═══ GIVEN INFORMATION
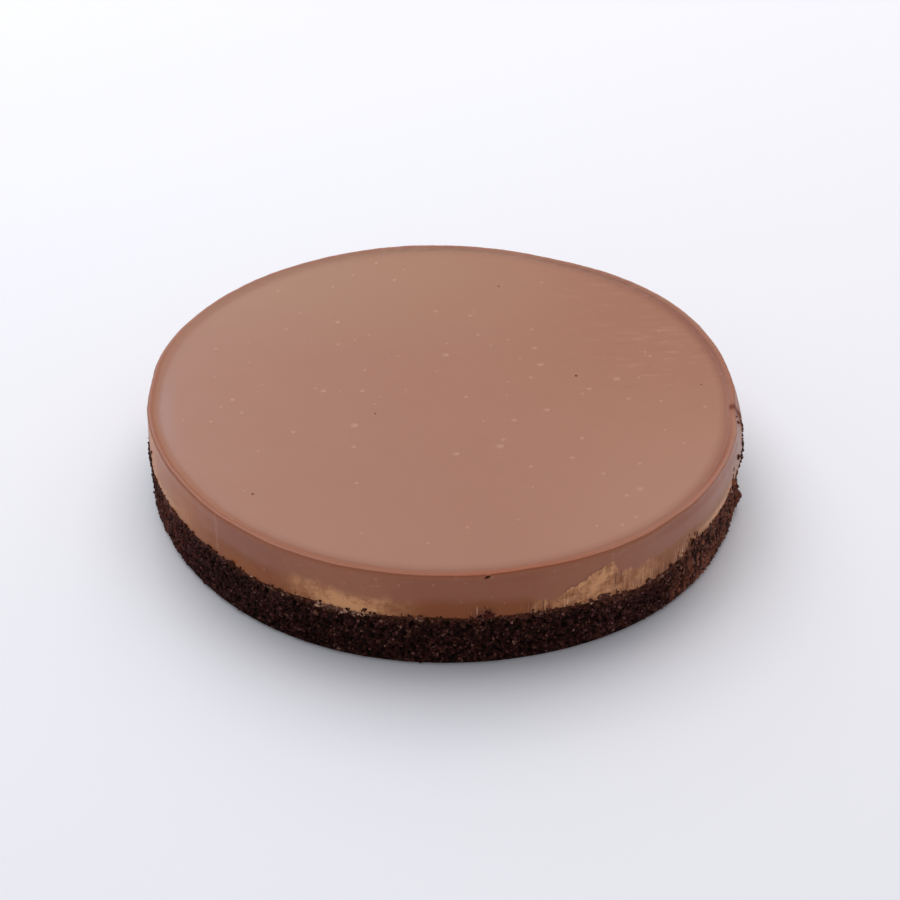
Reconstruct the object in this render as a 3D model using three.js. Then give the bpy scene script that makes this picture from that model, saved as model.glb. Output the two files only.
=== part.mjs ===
// A 9 inch milk chocolate layer cake: a crumbly dark chocolate sponge base under a set cream of
// milk chocolate. Both were put together in a steel ring, so the wall is upright. While it set,
// the cream clung to the ring and left a thin raised rim, with a hollow slope inside it.
// Millimetres, +Z up, origin in the middle of the underside.

import * as THREE from 'three';

// Driving dimensions
const RING_DIAMETER = 228.6;
const CAKE_HEIGHT = 39.4;
const SPONGE_HEIGHT = 19.8;
const LAYER_GAP = 0.3;

// Rim of the cream: how far its crest lies inside the wall, the rounding down to the wall, the
// hollow slope inside it, and how far it leans inwards at one bearing and outwards opposite
const RIM_INSET = 1.1;
const SHOULDER_DROP = 1.0;
const HOLLOW_WIDTH = 4.5;
const HOLLOW_DEPTH = 1.1;
const RIM_LEAN = 0.5;
const RIM_LEAN_BEARING = 350;

// Sponge: the foot is rounded in, and crumbs stand proud of the ring line
const FOOT_INSET = 1.0;
const FOOT_HEIGHT = 2.4;
const CRUMB_RELIEF = 0.55;
const SPONGE_PROUD = 0.2;

const RING_RADIUS = RING_DIAMETER / 2;
const SEGMENTS = 120;

// The outline isn't quite round, as the ring was a little out of true and the cake has settled.
// Each wave has its number of lobes, its size and the bearing of its first crest, in degrees.
const OUTLINE_WAVES = [
  { lobes: 2, size: 1.0, bearing: 112 },
  { lobes: 3, size: 0.7, bearing: 33 },
  { lobes: 4, size: 0.4, bearing: 45 },
  { lobes: 5, size: 0.4, bearing: 31 },
];

// The line between the layers, and the crest of the rim, rise and fall around the cake.
const LAYER_LINE_WAVES = [
  { lobes: 3, size: 0.35, bearing: 20 },
  { lobes: 7, size: 0.3, bearing: 5 },
  { lobes: 17, size: 0.25, bearing: 12 },
];
const RIM_WAVES = [
  { lobes: 2, size: 0.12, bearing: 70 },
  { lobes: 9, size: 0.08, bearing: 15 },
];

// Here and there the line between the layers stands higher or dips: bearing of the middle and half
// width, both in degrees, and size.
const LAYER_LINE_BUMPS = [
  { bearing: 214, width: 9, size: 0.9 },
  { bearing: 229, width: 9, size: 1.2 },
  { bearing: 246, width: 8, size: 0.4 },
  { bearing: 265, width: 8, size: 0.3 },
  { bearing: 280, width: 9, size: 0.7 },
  { bearing: 308.5, width: 8, size: -3.0 },
  { bearing: 322, width: 5, size: 2.3 },
  { bearing: 331, width: 6, size: 1.6 },
  { bearing: 342, width: 7, size: 2.5 },
  { bearing: 352, width: 6, size: 0.9 },
  { bearing: 40, width: 9, size: 1.4 },
  { bearing: 85, width: 6, size: -1.3 },
  { bearing: 128, width: 8, size: 1.2 },
  { bearing: 165, width: 7, size: -1.0 },
];

// Here and there the foot of the cream bulges out over the sponge.
const WALL_BULGES = [
  { bearing: 353.5, width: 7, size: 1.6 },
  { bearing: 185, width: 7, size: 0.4 },
];

// Clumps of crumb on the side of the sponge: bearing and height of the middle, spread, and how
// far they stand out.
const CLUMPS = [
  { bearing: 350, height: 5, spread: 6, proud: 3.8 },
  { bearing: 3, height: 13, spread: 6, proud: 1.4 },
  { bearing: 312, height: 17, spread: 6, proud: 0.7 },
  { bearing: 267, height: 12, spread: 6, proud: 1.0 },
  { bearing: 183, height: 13, spread: 6, proud: 1.4 },
  { bearing: 96, height: 11, spread: 7, proud: 1.2 },
];

const radians = THREE.MathUtils.degToRad;

function waveHeight(waves, angle) {
  let height = 0;
  for (const { lobes, size, bearing } of waves) {
    height += size * Math.cos(lobes * (angle - radians(bearing)));
  }
  return height;
}

// The turn from a bearing in degrees to an angle, from -PI to PI.
function turnFrom(bearing, angle) {
  const turn = angle - radians(bearing);
  return Math.atan2(Math.sin(turn), Math.cos(turn));
}

// 0 up to the start, 1 from the end, with a smooth rise between.
function rise(value, start, end) {
  return THREE.MathUtils.smoothstep(value, start, end);
}

function crumbRelief(angle, height) {
  const lumps = Math.sin(37 * angle + 0.9 * height) * Math.cos(23 * angle - 1.3 * height);
  const grains = Math.sin(61 * angle + 2.1 * height);
  let relief = CRUMB_RELIEF * (0.6 * lumps + 0.4 * grains);
  for (const { bearing, height: middle, spread, proud } of CLUMPS) {
    const away = Math.hypot(turnFrom(bearing, angle) * RING_RADIUS, height - middle) / spread;
    relief += proud * Math.exp(-away * away);
  }
  return relief;
}

// A turned body of the given profile of radius and height, whose points are then moved by
// shape(angle, radius, height), which gives the new radius and height.
function turnedBody(profile, shape) {
  const geometry = new THREE.LatheGeometry(profile, SEGMENTS);
  geometry.rotateX(Math.PI / 2);
  const position = geometry.getAttribute('position');
  for (let i = 0; i < position.count; i += 1) {
    const x = position.getX(i);
    const y = position.getY(i);
    const radius = Math.hypot(x, y);
    const angle = Math.atan2(y, x);
    const [newRadius, newHeight] = shape(angle, radius, position.getZ(i));
    position.setXYZ(i, newRadius * Math.cos(angle), newRadius * Math.sin(angle), newHeight);
  }
  geometry.computeVertexNormals();
  return geometry;
}

// The whole section grows and shrinks with the outline.
function outlined(angle, radius) {
  return radius * (1 + waveHeight(OUTLINE_WAVES, angle) / RING_RADIUS);
}

function bumpHeight(bumps, angle) {
  let height = 0;
  for (const { bearing, width, size } of bumps) {
    const away = turnFrom(bearing, angle) / radians(width);
    height += size * Math.exp(-away * away);
  }
  return height;
}

// How much a point follows the line between the layers: only near the side, and less and less
// above and below the line.
function layerLineShift(angle, radius, height) {
  const nearSide = rise(radius, 0.9 * RING_RADIUS, RING_RADIUS);
  const nearLine = 1 - rise(Math.abs(height - SPONGE_HEIGHT), 1, 12);
  const line = waveHeight(LAYER_LINE_WAVES, angle) + bumpHeight(LAYER_LINE_BUMPS, angle);
  return line * nearSide * nearLine;
}

// Radii at which the two faces between the layers have their points, so that the faces stay
// parallel.
const BETWEEN_LAYERS = [0, 60, 102, 105, 107.5, 109.5, 111.5, RING_RADIUS - 1];

function spongeGeometry() {
  const side = RING_RADIUS + SPONGE_PROUD;
  const profile = [new THREE.Vector2(0, 0), new THREE.Vector2(side - FOOT_INSET, 0)];
  const rows = 8;
  for (let row = 0; row < rows; row += 1) {
    const height = 0.7 + (SPONGE_HEIGHT - 1.4) * (row / (rows - 1));
    const inset = FOOT_INSET * (1 - rise(height, 0, FOOT_HEIGHT));
    profile.push(new THREE.Vector2(side - inset, height));
  }
  for (const radius of [...BETWEEN_LAYERS].reverse()) {
    profile.push(new THREE.Vector2(radius, SPONGE_HEIGHT));
  }
  return turnedBody(profile, (angle, radius, height) => {
    const onSide = rise(radius, RING_RADIUS - 1.6, RING_RADIUS) * rise(height, 0, FOOT_HEIGHT);
    const relief = onSide * crumbRelief(angle, height);
    return [outlined(angle, radius) + relief, height + layerLineShift(angle, radius, height)];
  });
}

function creamGeometry() {
  const underside = SPONGE_HEIGHT + LAYER_GAP;
  const crest = RING_RADIUS - RIM_INSET;
  const level = CAKE_HEIGHT - HOLLOW_DEPTH;
  const profile = BETWEEN_LAYERS.map((radius) => new THREE.Vector2(radius, underside));

  // Wall, from the underside up to the start of the shoulder
  const shoulder = CAKE_HEIGHT - SHOULDER_DROP;
  const wallRows = 5;
  for (let row = 0; row < wallRows; row += 1) {
    const height = underside + 0.5 + (shoulder - underside - 0.5) * (row / (wallRows - 1));
    profile.push(new THREE.Vector2(RING_RADIUS, height));
  }

  // Shoulder: a quarter round up to the crest
  const shoulderSteps = 4;
  for (let step = 1; step <= shoulderSteps; step += 1) {
    const turn = (step / shoulderSteps) * (Math.PI / 2);
    const radius = crest + RIM_INSET * Math.cos(turn);
    profile.push(new THREE.Vector2(radius, shoulder + SHOULDER_DROP * Math.sin(turn)));
  }

  // Hollow slope: steep by the crest and easing into the level top
  const hollowSteps = 6;
  for (let step = 1; step <= hollowSteps; step += 1) {
    const along = step / hollowSteps;
    const height = level + HOLLOW_DEPTH * (1 - along) ** 3;
    profile.push(new THREE.Vector2(crest - HOLLOW_WIDTH * along, height));
  }
  profile.push(new THREE.Vector2(60, level));
  profile.push(new THREE.Vector2(0, level));

  return turnedBody(profile, (angle, radius, height) => {
    const onRim = rise(radius, crest - HOLLOW_WIDTH, crest) * rise(height, shoulder - 4, shoulder);
    const lift = onRim * waveHeight(RIM_WAVES, angle);
    const lean = onRim * RIM_LEAN * Math.cos(angle - radians(RIM_LEAN_BEARING));
    const atWall = rise(radius, RING_RADIUS - 3, RING_RADIUS - 1);
    const bulge = atWall * (1 - 0.65 * rise(height, 22, 38)) * bumpHeight(WALL_BULGES, angle);
    const newHeight = height + lift + layerLineShift(angle, radius, height);
    return [outlined(angle, radius) + bulge - lean, newHeight];
  });
}

function spongeBase() {
  const crumb = new THREE.MeshStandardMaterial({ color: 0x2a1410, roughness: 0.85, metalness: 0 });
  const mesh = new THREE.Mesh(spongeGeometry(), crumb);
  mesh.name = 'sponge_base';
  return mesh;
}

function chocolateCream() {
  const cream = new THREE.MeshStandardMaterial({ color: 0xa07060, roughness: 0.4, metalness: 0 });
  const mesh = new THREE.Mesh(creamGeometry(), cream);
  mesh.name = 'chocolate_cream';
  return mesh;
}

const cake = new THREE.Group();
cake.add(spongeBase(), chocolateCream());

export default cake;
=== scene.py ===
from math import cos, hypot, pi, radians, sin
from random import Random

import bpy
from mathutils import Matrix, Vector
from mathutils.kdtree import KDTree


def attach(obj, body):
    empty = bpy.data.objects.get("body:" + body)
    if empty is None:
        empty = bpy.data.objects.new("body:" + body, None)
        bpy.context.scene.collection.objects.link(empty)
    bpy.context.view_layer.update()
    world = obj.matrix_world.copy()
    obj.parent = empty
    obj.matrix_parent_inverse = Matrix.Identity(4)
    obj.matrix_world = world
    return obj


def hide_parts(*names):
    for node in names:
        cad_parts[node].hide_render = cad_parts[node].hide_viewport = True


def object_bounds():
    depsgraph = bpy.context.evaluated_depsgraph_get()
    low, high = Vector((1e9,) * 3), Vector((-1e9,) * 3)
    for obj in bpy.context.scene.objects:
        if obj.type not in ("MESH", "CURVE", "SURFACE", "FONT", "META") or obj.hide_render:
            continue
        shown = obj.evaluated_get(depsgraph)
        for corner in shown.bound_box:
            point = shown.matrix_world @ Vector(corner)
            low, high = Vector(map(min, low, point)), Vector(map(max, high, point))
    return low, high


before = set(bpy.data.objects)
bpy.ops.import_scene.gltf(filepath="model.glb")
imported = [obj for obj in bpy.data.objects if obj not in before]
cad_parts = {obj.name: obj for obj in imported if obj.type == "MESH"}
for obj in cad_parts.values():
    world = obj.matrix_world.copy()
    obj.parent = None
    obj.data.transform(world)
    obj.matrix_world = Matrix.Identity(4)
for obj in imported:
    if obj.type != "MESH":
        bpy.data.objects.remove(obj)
cad_low, cad_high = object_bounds()
MM = 0.001


# Table, light and camera: a pale table that runs out of view, a large soft light over the back
# of the cake and two behind it, the right one warm, so that the front is lit mostly by the table.
# The camera stands in front of the cake and looks down on it.
def deselect_all():
    for thing in bpy.context.selected_objects:
        thing.select_set(False)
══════
# CHALLENGE
Copy out precisely the lines from the line with "const crumb = new" to the line with "depsgraph = bpy.context.evaluated_depsgraph_get()" in the material above, including those two lines and omitting all the rest.

# THE OUTPUT
  const crumb = new THREE.MeshStandardMaterial({ color: 0x2a1410, roughness: 0.85, metalness: 0 });
  const mesh = new THREE.Mesh(spongeGeometry(), crumb);
  mesh.name = 'sponge_base';
  return mesh;
}

function chocolateCream() {
  const cream = new THREE.MeshStandardMaterial({ color: 0xa07060, roughness: 0.4, metalness: 0 });
  const mesh = new THREE.Mesh(creamGeometry(), cream);
  mesh.name = 'chocolate_cream';
  return mesh;
}

const cake = new THREE.Group();
cake.add(spongeBase(), chocolateCream());

export default cake;
=== scene.py ===
from math import cos, hypot, pi, radians, sin
from random import Random

import bpy
from mathutils import Matrix, Vector
from mathutils.kdtree import KDTree


def attach(obj, body):
    empty = bpy.data.objects.get("body:" + body)
    if empty is None:
        empty = bpy.data.objects.new("body:" + body, None)
        bpy.context.scene.collection.objects.link(empty)
    bpy.context.view_layer.update()
    world = obj.matrix_world.copy()
    obj.parent = empty
    obj.matrix_parent_inverse = Matrix.Identity(4)
    obj.matrix_world = world
    return obj


def hide_parts(*names):
    for node in names:
        cad_parts[node].hide_render = cad_parts[node].hide_viewport = True


def object_bounds():
    depsgraph = bpy.context.evaluated_depsgraph_get()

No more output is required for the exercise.